As Jesus and Peter climbed into the boat together, the storm ceased. After witnessing this miracle, the disciples worshiped Jesus, saying, “Truly you are the Son of God.”

“Don’t be afraid,” Jesus wasn’t saying to simply not be afraid. That would be an oversimplification of the moment. Jesus said, trust in me and my word, and you will find yourself above the fear of the moment. We, as Christ followers, are invited into a life that is fueled by the little details of His words. 

Jesus is saying to you today, trust my words, I am with you when the seasons of life turn into a storm that looks devastating. One thing that has always helped me draw faith for the future is to look to the past for a moment in my life that He did a miracle or helped bring me through a taught time. 

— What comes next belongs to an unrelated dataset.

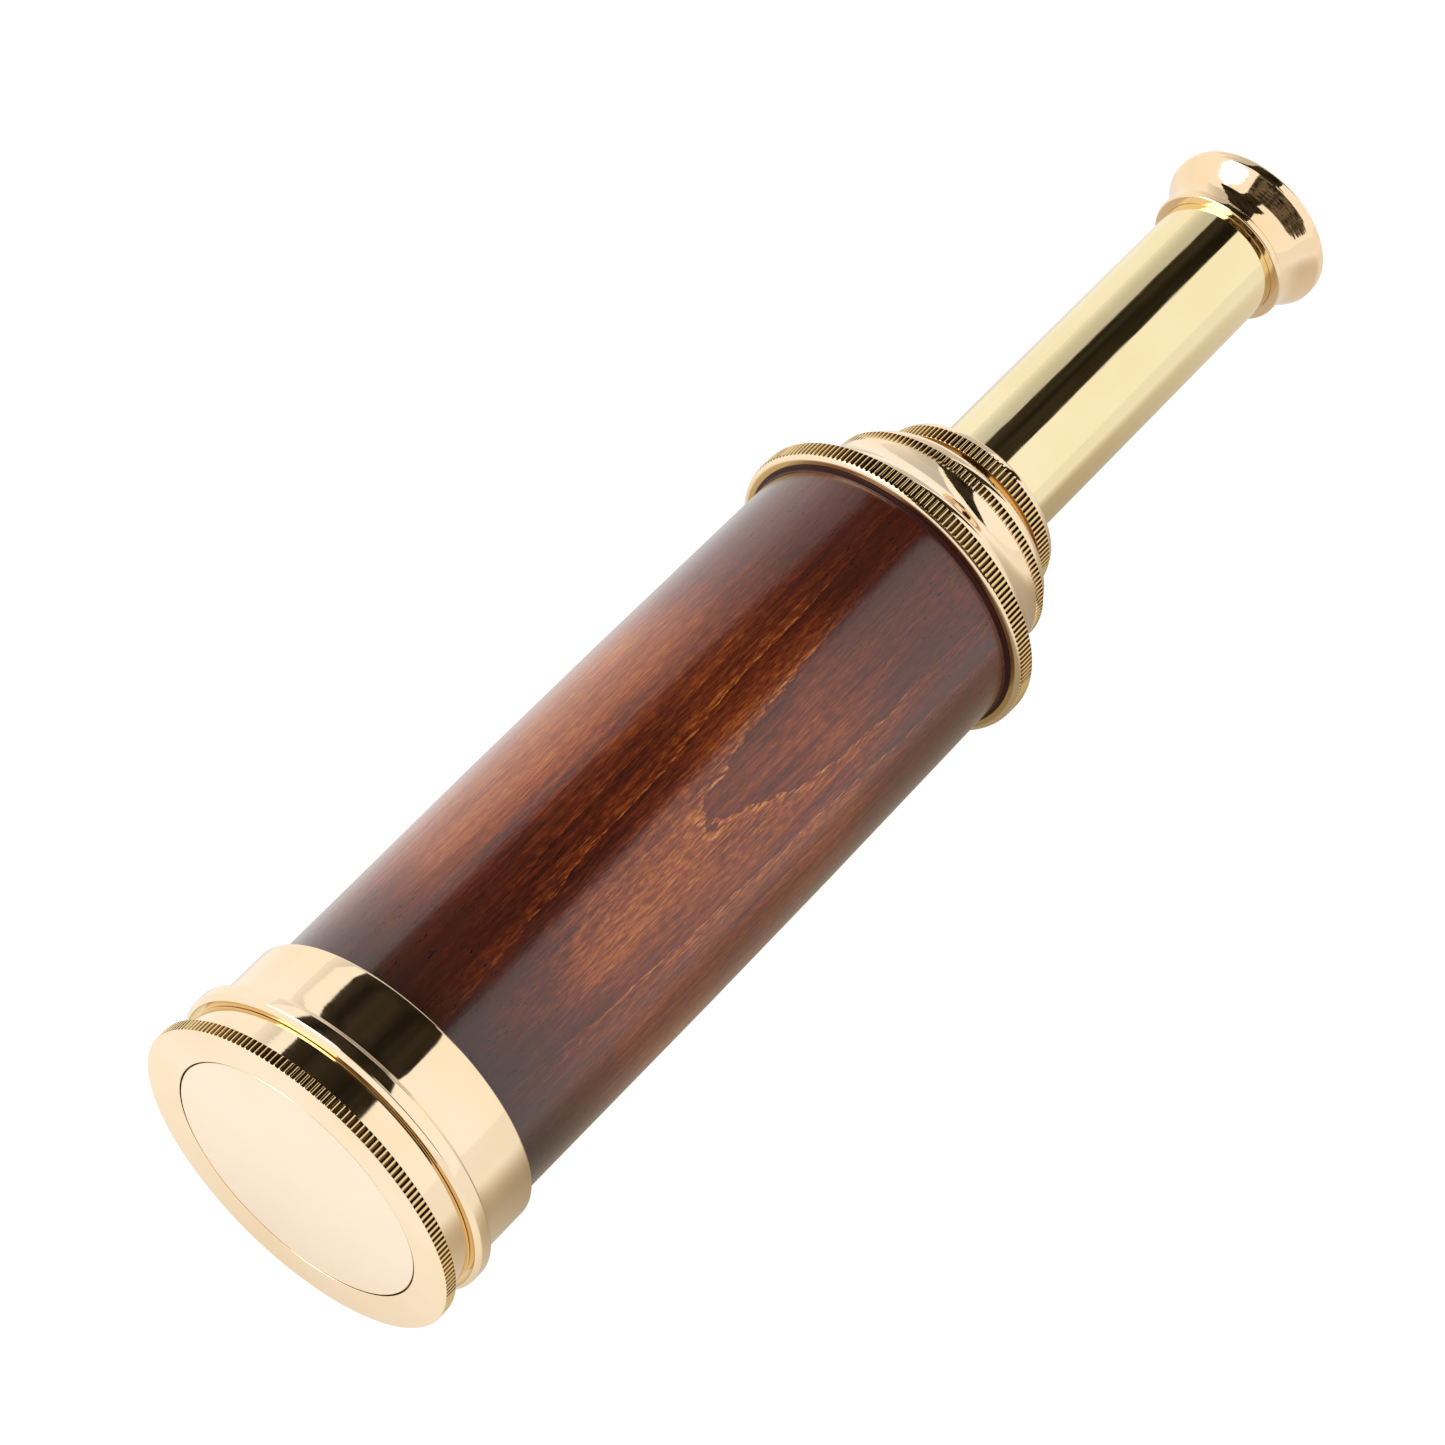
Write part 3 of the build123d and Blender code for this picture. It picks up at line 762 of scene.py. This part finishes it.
def make_cards():
    """What the brass mirrors: dark flags overhead and beyond, grey walls, the camera's side."""
    dark = glowing_material("dark_card", (1.0, 0.80, 0.52), 0.012, 0.050, scale=0.004)
    mottled = glowing_material("camera_side", (1.0, 0.82, 0.56), 0.0, 0.20, scale=0.012)
    height = 0.60
    ceiling = height + 0.01
    make_card("overhead_flag", [
        (-0.605, 0.18, height), (0.34, 0.18, height), (0.30, 0.36, height), (0.205, 0.53, height),
        (0.22, 0.80, height), (-0.24, 0.80, height),
    ], dark)
    make_card("far_flag", [
        (0.11, 1.0, 0.02), (0.20, 1.0, 0.02), (0.25, 1.0, 0.30), (0.28, 1.0, 0.80),
        (-0.29, 1.0, 0.80), (-0.16, 1.0, 0.68), (-0.06, 1.0, 0.54), (0.05, 1.0, 0.26),
    ], dark)
    make_card("grey_ceiling", [
        (-1.30, 0.48, ceiling), (-0.30, 0.48, ceiling), (-0.20, 1.30, ceiling),
        (-1.30, 1.30, ceiling),
    ], fading_material("grey_ceiling", "X", -1300, -300, 0.95, 0.62))
    make_card("grey_back", [
        (-1.30, 1.31, 0.0), (-0.10, 1.31, 0.0), (-0.20, 1.31, 0.61), (-1.30, 1.31, 0.61),
    ], fading_material("grey_back", "X", -1300, -150, 0.92, 0.60))
    make_card("camera_side", [
        (0.00, -0.2, 0.23), (0.26, -0.2, 0.10), (1.00, -0.2, 0.10), (1.00, -0.2, 0.40),
        (0.62, -0.2, 0.80), (0.38, -0.2, 1.15), (-0.16, -0.2, 1.29), (-0.13, -0.2, 0.66),
    ], mottled)
    make_card("overhead_boom", [
        (-0.16, -0.2, 1.29), (0.38, -0.2, 1.15), (0.16, 0.19, height), (-0.14, 0.19, height),
    ], dark)


def make_soft_light(name, centre, facing, width, height, radiance):
    """Rectangular area light of the given radiance."""
    lamp = bpy.data.lights.new(name, "AREA")
    lamp.shape = "RECTANGLE"
    lamp.size, lamp.size_y = width, height
    lamp.energy = radiance * math.pi * width * height
    light = bpy.data.objects.new(name, lamp)
    light.location = centre
    light.rotation_euler = (Vector(facing) - Vector(centre)).to_track_quat("-Z", "Y").to_euler()
    light.visible_camera = False
    bpy.context.scene.collection.objects.link(light)


def make_studio():
    scene = bpy.context.scene
    scene.view_settings.view_transform = "Standard"
    world = bpy.data.worlds.new("white_surround")
    world.use_nodes = True
    background = world.node_tree.nodes["Background"]
    background.inputs["Color"].default_value = rgb(1, 1, 1)
    background.inputs["Strength"].default_value = 1.08
    scene.world = world
    make_floor()
    make_cards()
    make_soft_light("key_light", (-0.365, -0.13, 0.459), (0, 0.25, 0), 0.54, 0.38, 3.0)


def dress(piece, node, body, material):
    """Gives a piece its material and puts it in place of its CAD node."""
    piece.data.materials.append(material)
    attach(piece, body)
    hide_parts(node)


def dress_cad_nodes(materials):
    """Gives the CAD nodes that are kept their materials."""
    for node, material in materials.items():
        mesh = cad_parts[node].data
        mesh.materials.clear()
        mesh.materials.append(material)


def build():
    brasses = make_brass_materials()
    outer = dust_cap(brasses) + front_ferrule(brasses) + barrel(wood_material())
    outer += barrel_end_ring(brasses) + shoulder_dome(brasses) + guide_collar(brasses)
    outer += draw_tube(brasses) + eyepiece_cup(brasses) + thumb_ring(brasses)
    for piece, node, body, material in outer:
        dress(piece, node, body, material)
    dress_cad_nodes(inner_materials(brasses))


make_camera()
make_studio()
build()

The story ends with one important lesson. As Peter is sinking in the water, Jesus says in verse 31, “Immediately He reached out his hand and caught him. “You of little faith,” he said, “why did you doubt?” Let’s be honest, it is a challenge to live a life of faith, without doubt. I don’t think Jesus was sayings don’t have doubt. 

I think he was saying why do you doubt when you know Me and know the power available through Me when I am present? Friends, he is always with you during the sudden storms that life throws you. Knowing this promise, what will you do when you find yourself stuck in a storm experiencing doubt in external circumstances? 

As you read this, Jesus is saying to you, “I AM WITH YOU!”


Follow-Up Questions:

  1. What areas in your life do you doubt God’s involvement? 
  2. What miracle from your life can you draw from the past that can help you frame this promise for your current doubtful situation?